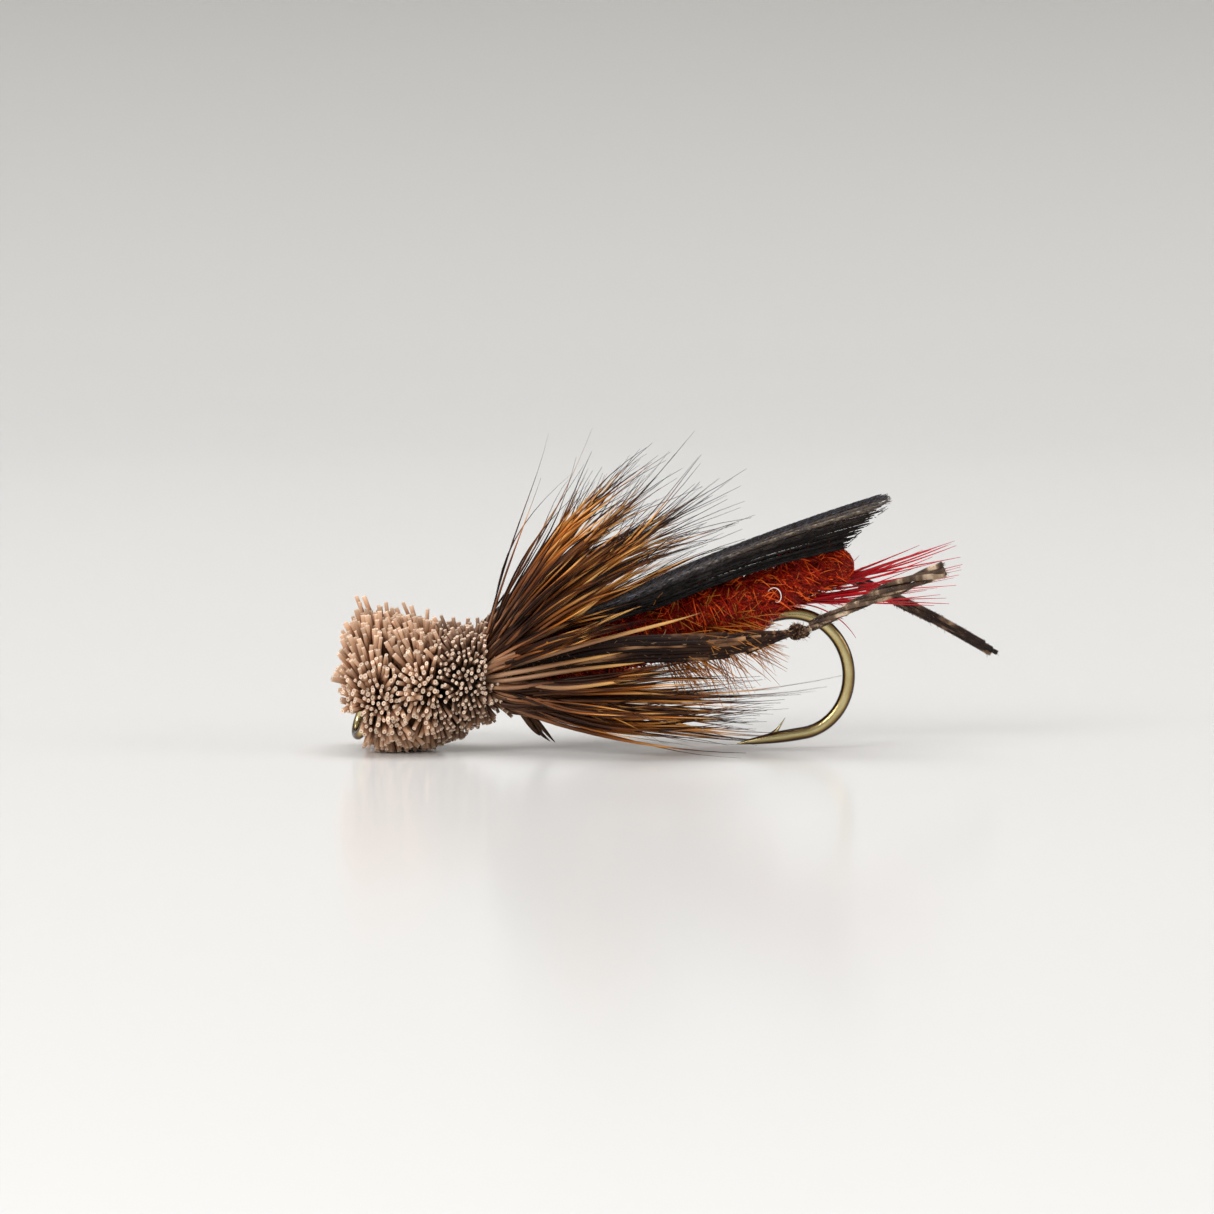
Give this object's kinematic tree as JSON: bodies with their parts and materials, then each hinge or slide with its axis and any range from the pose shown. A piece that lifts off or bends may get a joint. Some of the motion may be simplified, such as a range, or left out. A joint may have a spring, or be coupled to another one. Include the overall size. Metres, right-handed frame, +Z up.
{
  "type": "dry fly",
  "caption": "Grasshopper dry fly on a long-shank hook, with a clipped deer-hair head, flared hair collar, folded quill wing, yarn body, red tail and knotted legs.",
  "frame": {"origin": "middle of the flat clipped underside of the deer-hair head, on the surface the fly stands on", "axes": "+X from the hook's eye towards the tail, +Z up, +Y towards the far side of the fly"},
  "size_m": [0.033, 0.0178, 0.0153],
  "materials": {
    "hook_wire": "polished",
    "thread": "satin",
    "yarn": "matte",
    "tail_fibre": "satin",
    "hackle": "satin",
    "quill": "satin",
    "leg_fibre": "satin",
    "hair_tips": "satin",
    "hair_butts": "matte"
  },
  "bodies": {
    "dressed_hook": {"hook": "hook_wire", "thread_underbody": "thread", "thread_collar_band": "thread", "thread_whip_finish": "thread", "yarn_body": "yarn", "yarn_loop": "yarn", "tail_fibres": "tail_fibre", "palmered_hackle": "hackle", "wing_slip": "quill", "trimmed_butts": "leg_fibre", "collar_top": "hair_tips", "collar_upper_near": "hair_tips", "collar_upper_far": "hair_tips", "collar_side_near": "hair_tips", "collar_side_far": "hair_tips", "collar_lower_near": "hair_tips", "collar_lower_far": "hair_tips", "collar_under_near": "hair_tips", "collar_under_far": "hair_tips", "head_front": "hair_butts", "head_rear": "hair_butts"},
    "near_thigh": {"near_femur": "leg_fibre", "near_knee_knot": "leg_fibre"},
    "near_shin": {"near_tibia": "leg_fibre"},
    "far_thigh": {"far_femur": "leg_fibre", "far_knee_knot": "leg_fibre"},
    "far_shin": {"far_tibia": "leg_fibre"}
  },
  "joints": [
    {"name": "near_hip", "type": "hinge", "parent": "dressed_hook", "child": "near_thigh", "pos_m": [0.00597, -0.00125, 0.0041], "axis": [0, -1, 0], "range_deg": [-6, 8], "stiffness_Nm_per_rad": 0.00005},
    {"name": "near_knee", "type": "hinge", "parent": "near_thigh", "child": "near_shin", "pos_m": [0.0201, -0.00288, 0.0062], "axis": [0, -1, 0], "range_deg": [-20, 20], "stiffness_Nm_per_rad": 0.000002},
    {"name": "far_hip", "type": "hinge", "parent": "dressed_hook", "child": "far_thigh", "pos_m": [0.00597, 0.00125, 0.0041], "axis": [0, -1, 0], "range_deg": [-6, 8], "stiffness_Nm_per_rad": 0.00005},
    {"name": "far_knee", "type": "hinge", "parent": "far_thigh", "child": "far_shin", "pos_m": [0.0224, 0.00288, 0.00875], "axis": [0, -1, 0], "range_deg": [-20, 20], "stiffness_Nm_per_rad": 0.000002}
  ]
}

.....

* Problem details *
Using the listing, collect all lines in which the string "with" is found.

* Final answer *
Give this object's kinematic tree as JSON: bodies with their parts and materials, then each hinge or slide with its axis and any range from the pose shown. A piece that lifts off or bends may get a joint. Some of the motion may be simplified, such as a range, or left out. A joint may have a spring, or be coupled to another one. Include the overall size. Metres, right-handed frame, +Z up.
  "caption": "Grasshopper dry fly on a long-shank hook, with a clipped deer-hair head, flared hair collar, folded quill wing, yarn body, red tail and knotted legs.",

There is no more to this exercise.